寵児
「王の寵児」などのように使う「寵児」という言葉。
「寵児」は、音読みで「ちょうじ」と読みます。
「寵児」とは、どのような意味の言葉でしょうか?
この記事では「寵児」の意味や使い方について、小説などの用例を紹介して、わかりやすく解説していきます。
寵児の意味
「寵児」には次の二つの意味があります。
1 特別にかわいがられる子供。
2 世にもてはやされる人。人気者。(出典:デジタル大辞泉)
それぞれの意味や使い方については下記の通りです。
寵児の意味①「特別にかわいがられる子供。」
「寵児」の一つ目の意味は「特別にかわいがられる子供。」です。
「愛娘」や「愛児」のように、「愛されている子ども」に対して使われるのがこの意味です。
小説などでの具体的な使い方は下記の通り。
使い方・例文
・私は神のよほどの寵児にちがいない。
(出典:太宰治『答案落第』)
・オーナーの寵児として名前を馳せているので、球団も監督もあいつは特別扱い。
(出典:樹生かなめ『~ラベンダー書院物語~ その男、発情中につき』)
・かれこそ運命の寵児で、手に触れるものをことごとく黄金に変えた。
(出典:ペトロニウス/岩崎良三訳『サテュリコン』)
・私が一言言えば、たちどころにパリ中の美しいご婦人方の寵児におなりになるだろう。
(出典:アレクサンドル・デュマ/泉田武二訳『モンテ・クリスト伯』)
・親の寵児ぶりは物見高い京童のあいだで評判になった。
(出典:村井章介『海から見た戦国日本 ―列島史から世界史へ』)
寵児の意味②「世にもてはやされる人。

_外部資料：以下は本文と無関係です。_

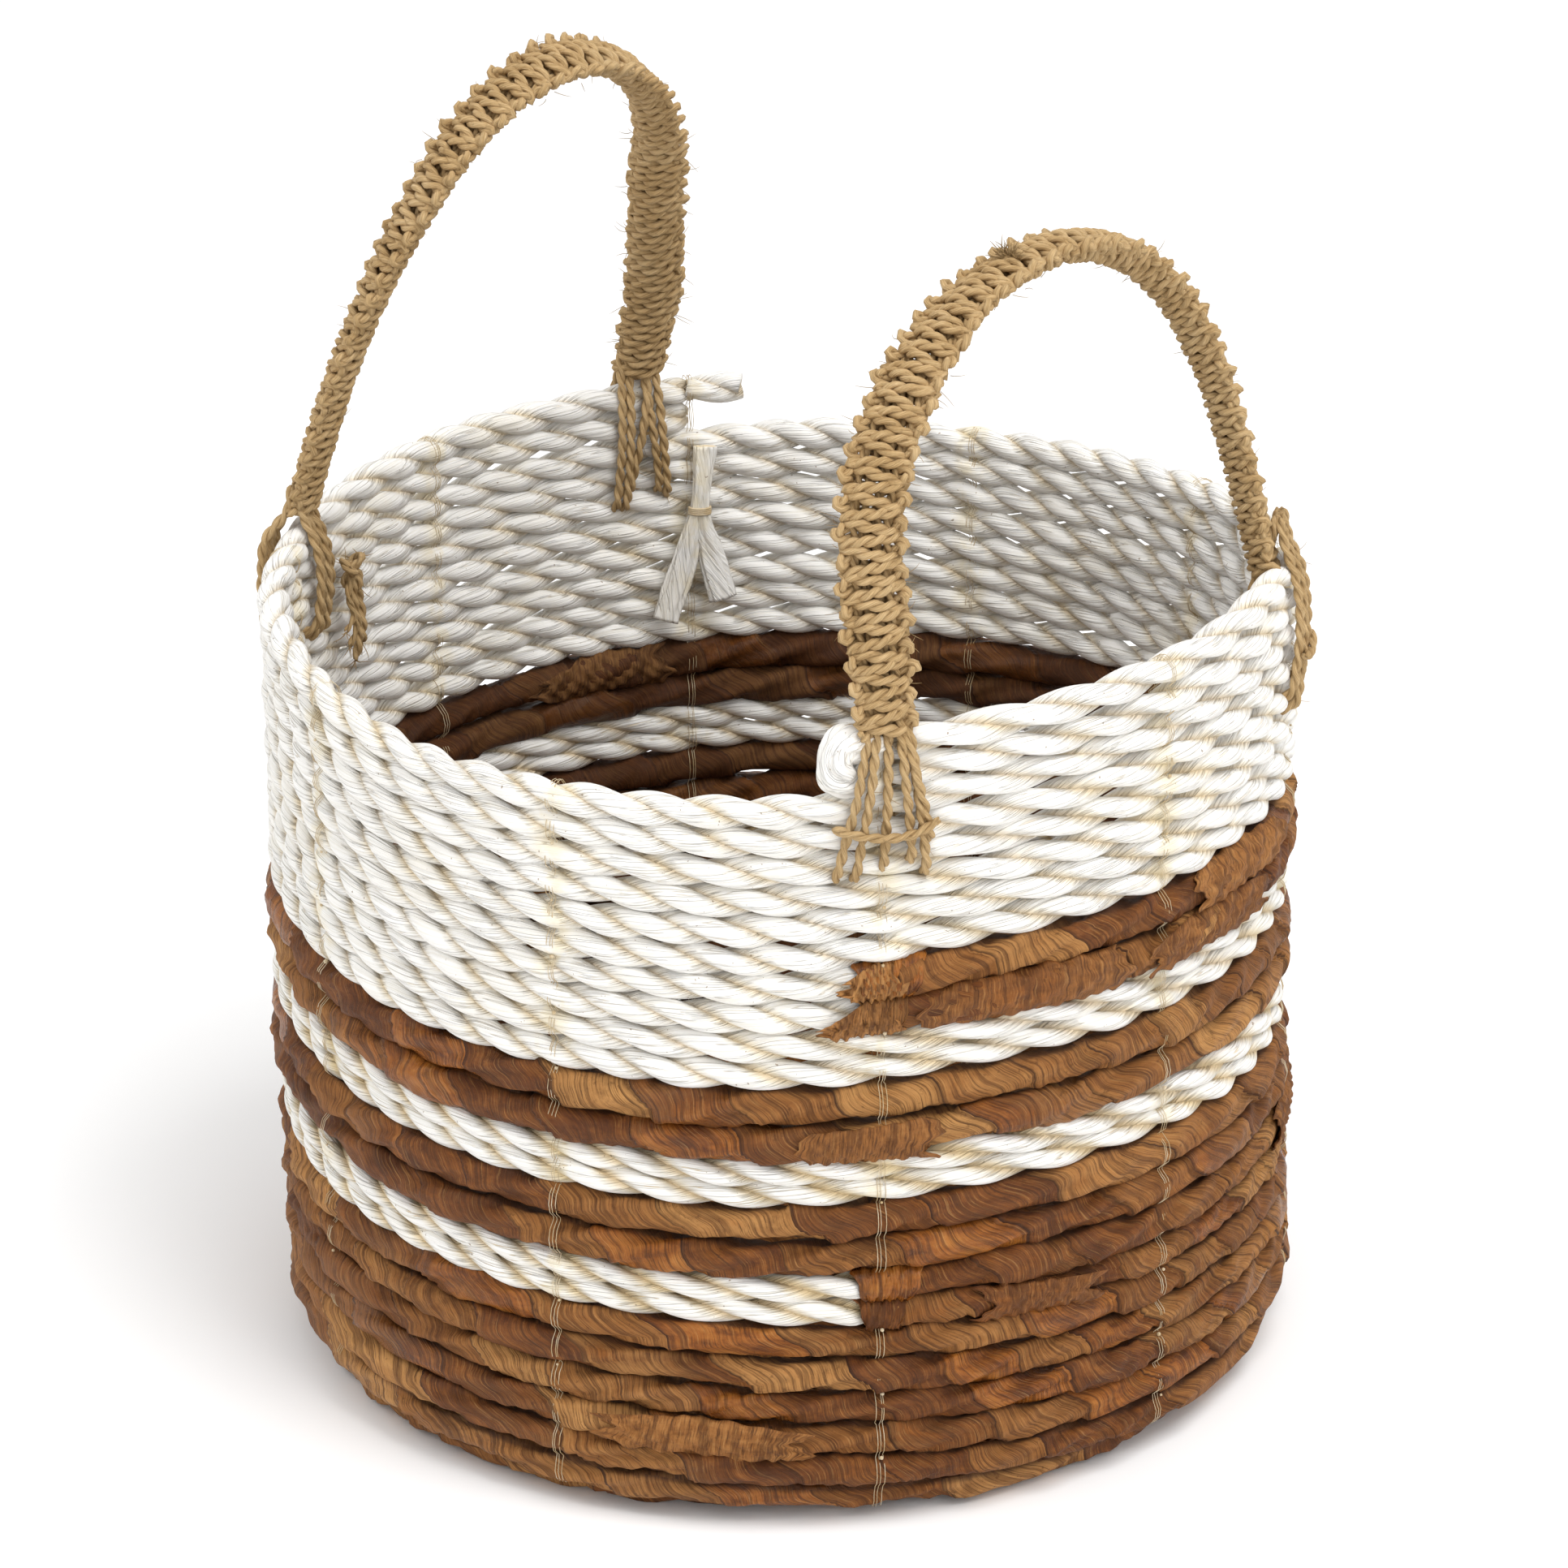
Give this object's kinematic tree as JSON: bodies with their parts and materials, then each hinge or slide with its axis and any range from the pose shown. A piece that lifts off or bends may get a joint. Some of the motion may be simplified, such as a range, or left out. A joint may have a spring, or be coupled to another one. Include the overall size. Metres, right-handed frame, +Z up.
{
  "type": "woven basket",
  "caption": "Round coiled rope basket with a wall of twisted white rope and bark-wrapped bands, and two knotted arched handles that tip.",
  "frame": {"origin": "middle of the underside, on the surface that the basket stands on", "axes": "+Z up along the basket's axis; +X towards the right handle and -X towards the left handle; -Y is the front"},
  "size_m": [0.3582, 0.3559, 0.4524],
  "materials": {
    "white_rope": "bleached twisted two-ply rope, smooth papery plies with fine creases, dull satin",
    "bark_rope": "rope wrapped in strips of dried bark leaf, mottled brown, fine fibres, dull with glossy spots",
    "raffia_thread": "thin cream raffia thread, satin",
    "seagrass_cord": "golden khaki twisted seagrass cord, matt, fibrous"
  },
  "bodies": {
    "root": {"bark_rope_a1": "bark_rope", "bark_rope_a2": "bark_rope", "bark_rope_b1": "bark_rope", "bark_rope_b2": "bark_rope", "base_rope_a1": "bark_rope", "base_rope_a2": "bark_rope", "base_rope_b1": "bark_rope", "base_rope_b2": "bark_rope", "hanging_end_1": "white_rope", "hanging_end_2": "white_rope", "hanging_end_binding": "raffia_thread", "knot_left_front": "seagrass_cord", "leaf_splice_a": "bark_rope", "leaf_splice_b": "bark_rope", "leg_cords_left_back": "seagrass_cord", "leg_cords_left_front": "seagrass_cord", "leg_cords_right_back": "seagrass_cord", "leg_cords_right_front": "seagrass_cord", "rim_end_a": "white_rope", "rim_end_b": "white_rope", "stitch_column_01": "raffia_thread", "stitch_column_02": "raffia_thread", "stitch_column_03": "raffia_thread", "stitch_column_04": "raffia_thread", "stitch_column_05": "raffia_thread", "stitch_column_06": "raffia_thread", "stitch_column_07": "raffia_thread", "stitch_column_08": "raffia_thread", "stitch_column_09": "raffia_thread", "stitch_column_10": "raffia_thread", "tie_right_back": "seagrass_cord", "tie_right_front": "seagrass_cord", "white_rope_a1": "white_rope", "white_rope_a2": "white_rope", "white_rope_b1": "white_rope", "white_rope_b2": "white_rope"},
    "right_handle": {"right_strap": "seagrass_cord", "right_core": "seagrass_cord"},
    "left_handle": {"left_strap": "seagrass_cord", "left_core": "seagrass_cord"}
  },
  "joints": [
    {"name": "right_handle_tip", "type": "hinge", "parent": "root", "child": "right_handle", "pos_m": [0.14323, 0, 0.30435], "axis": [0, 1, 0], "range_deg": [-34, 56]},
    {"name": "left_handle_tip", "type": "hinge", "parent": "root", "child": "left_handle", "pos_m": [-0.14945, 0, 0.30435], "axis": [0, -1, 0], "range_deg": [-25, 65]}
  ]
}
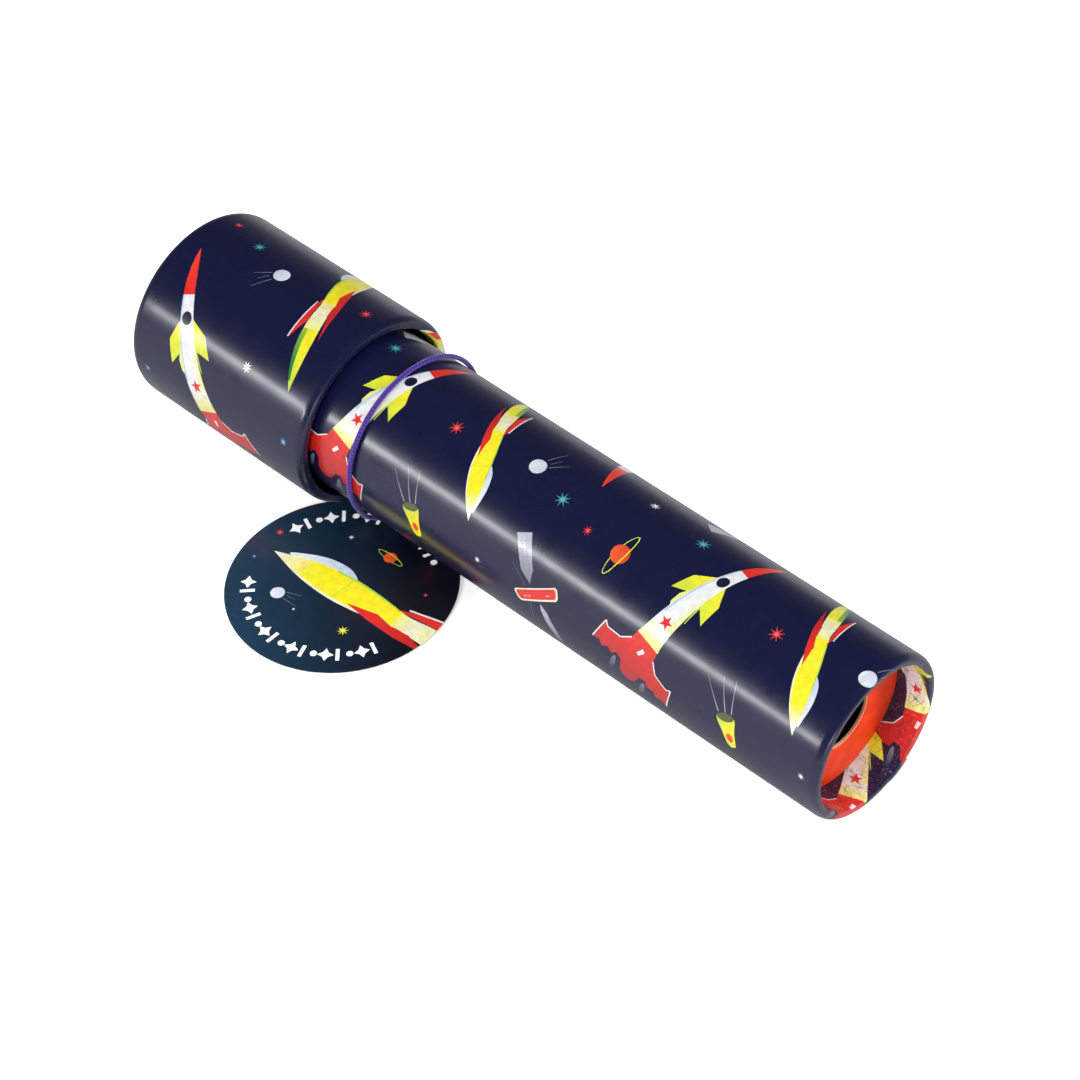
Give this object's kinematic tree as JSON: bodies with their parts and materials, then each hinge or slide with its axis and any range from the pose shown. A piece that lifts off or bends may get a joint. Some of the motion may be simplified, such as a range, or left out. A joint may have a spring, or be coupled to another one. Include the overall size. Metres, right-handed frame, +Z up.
{
  "type": "toy kaleidoscope",
  "caption": "Card tube kaleidoscope with a larger head that turns on its front end, a recessed peephole eyepiece, and a round swing tag on an elastic cord.",
  "frame": {"origin": "on the table, under the middle of the bounding box, with the tube lying on the rims of its head and eyepiece", "axes": "+X along the table from the head to the eyepiece, +Z up, and the swing tag lies on the -Y side"},
  "size_m": [0.191, 0.0744, 0.0458],
  "materials": {
    "printed_paper": "satin laminated print on deep navy paper",
    "board": "matt spiral-wound grey-brown board",
    "orange_card": "matt orange-red card",
    "black_card": "matt black card",
    "clear_plastic": "clear polished sheet",
    "frosted_plastic": "frosted translucent sheet",
    "mirror": "polished mirror strip",
    "tape": "matt paper tape",
    "elastic_cord": "braided purple elastic",
    "tag_card": "satin printed card, navy",
    "loose_star": "glossy coloured plastic",
    "loose_round_bead": "glossy coloured plastic",
    "loose_hexagon": "glossy coloured plastic",
    "loose_ring_bead": "glossy coloured plastic",
    "loose_gem": "glossy coloured plastic",
    "loose_triangle": "glossy coloured plastic",
    "loose_cube": "glossy coloured plastic",
    "loose_crescent": "glossy coloured plastic",
    "loose_tube_bead": "glossy coloured plastic"
  },
  "bodies": {
    "body": {"body_tube": "board", "body_wrap": "printed_paper", "eyepiece_disc": "orange_card", "eyepiece_window": "clear_plastic", "eyepiece_ring": "black_card", "mirror_bottom": "mirror", "mirror_left": "mirror", "mirror_right": "mirror", "front_cradle": "board", "rear_cradle": "black_card", "front_mirror_band": "tape", "rear_mirror_band": "tape", "front_mask": "black_card", "retaining_collar": "board"},
    "head": {"head_tube": "board", "head_wrap": "printed_paper", "end_retainer": "black_card", "end_window": "frosted_plastic", "chamber_ring": "frosted_plastic", "inner_window": "clear_plastic", "head_liner": "board", "head_bearing": "black_card"},
    "cord": {"cord_loop": "elastic_cord"},
    "tag": {"swing_tag": "tag_card"},
    "star": {"loose_star": "loose_star"},
    "round_bead": {"loose_round_bead": "loose_round_bead"},
    "hexagon": {"loose_hexagon": "loose_hexagon"},
    "ring_bead": {"loose_ring_bead": "loose_ring_bead"},
    "gem": {"loose_gem": "loose_gem"},
    "triangle": {"loose_triangle": "loose_triangle"},
    "cube": {"loose_cube": "loose_cube"},
    "crescent": {"loose_crescent": "loose_crescent"},
    "tube_bead": {"loose_tube_bead": "loose_tube_bead"}
  },
  "joints": [
    {"name": "head_turn", "type": "hinge", "parent": "body", "child": "head", "pos_m": [-0.05493, 0.01497, 0.02254], "axis": [0.9996, 0, -0.0274], "continuous": true},
    {"name": "loose_star_orbit", "type": "hinge", "parent": "head", "child": "star", "pos_m": [-0.08642, 0.01497, 0.02341], "axis": [0.9996, 0, -0.0274], "continuous": true},
    {"name": "loose_round_bead_orbit", "type": "hinge", "parent": "head", "child": "round_bead", "pos_m": [-0.08642, 0.01497, 0.02341], "axis": [0.9996, 0, -0.0274], "continuous": true},
    {"name": "loose_hexagon_orbit", "type": "hinge", "parent": "head", "child": "hexagon", "pos_m": [-0.08642, 0.01497, 0.02341], "axis": [0.9996, 0, -0.0274], "continuous": true},
    {"name": "loose_ring_bead_orbit", "type": "hinge", "parent": "head", "child": "ring_bead", "pos_m": [-0.08642, 0.01497, 0.02341], "axis": [0.9996, 0, -0.0274], "continuous": true},
    {"name": "loose_gem_orbit", "type": "hinge", "parent": "head", "child": "gem", "pos_m": [-0.08642, 0.01497, 0.02341], "axis": [0.9996, 0, -0.0274], "continuous": true},
    {"name": "loose_triangle_orbit", "type": "hinge", "parent": "head", "child": "triangle", "pos_m": [-0.08642, 0.01497, 0.02341], "axis": [0.9996, 0, -0.0274], "continuous": true},
    {"name": "loose_cube_orbit", "type": "hinge", "parent": "head", "child": "cube", "pos_m": [-0.08642, 0.01497, 0.02341], "axis": [0.9996, 0, -0.0274], "continuous": true},
    {"name": "loose_crescent_orbit", "type": "hinge", "parent": "head", "child": "crescent", "pos_m": [-0.08642, 0.01497, 0.02341], "axis": [0.9996, 0, -0.0274], "continuous": true},
    {"name": "loose_tube_bead_orbit", "type": "hinge", "parent": "head", "child": "tube_bead", "pos_m": [-0.08642, 0.01497, 0.02341], "axis": [0.9996, 0, -0.0274], "continuous": true},
    {"name": "cord_turn", "type": "hinge", "parent": "body", "child": "cord", "pos_m": [-0.03044, 0.01497, 0.02187], "axis": [0.9996, 0, -0.0274], "continuous": true},
    {"name": "tag_swing", "type": "hinge", "parent": "cord", "child": "tag", "pos_m": [-0.03044, 0.00983, 0.0015], "axis": [0.9996, 0, -0.0274], "range_deg": [0, 40]}
  ],
  "couplings": [
    {"joint": "loose_round_bead_orbit", "follows": "loose_star_orbit", "ratio": 1},
    {"joint": "loose_hexagon_orbit", "follows": "loose_star_orbit", "ratio": 1},
    {"joint": "loose_gem_orbit", "follows": "loose_ring_bead_orbit", "ratio": 1},
    {"joint": "loose_triangle_orbit", "follows": "loose_ring_bead_orbit", "ratio": 1},
    {"joint": "loose_crescent_orbit", "follows": "loose_cube_orbit", "ratio": 1},
    {"joint": "loose_tube_bead_orbit", "follows": "loose_cube_orbit", "ratio": 1}
  ]
}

人気者。」
「寵児」の二つ目の意味は「世にもてはやされる人。人気者。」です。
この意味は、「世間的に人気な人」のことで「時代の寵児」であれば、「その時代の人気者」という意味になります。
小説などでの具体的な使い方は下記の通り。
使い方・例文
・兵学校生活は地獄の苦しみであるが、生徒は時代のまさに寵児である。
(出典:森村誠一『ミッドウェイ』)
・そしてそれは僕を一躍世界の寵児にしてくれるかもしれないのだ。
(出典:丘丘十郎『地球発狂事件』)
・音楽するというのは、自分を世界の寵児にするなんていう目的とは元来関係がないんだね。
(出典:松平維秋『松平維秋の仕事』)
・芸能界の寵児が殺されたとあって、マスコミは大々的に報道している。
(出典:森村誠一『夢の原色』)
・大げさにいえば彼は一躍して読物界の寵児になってしまったのだ。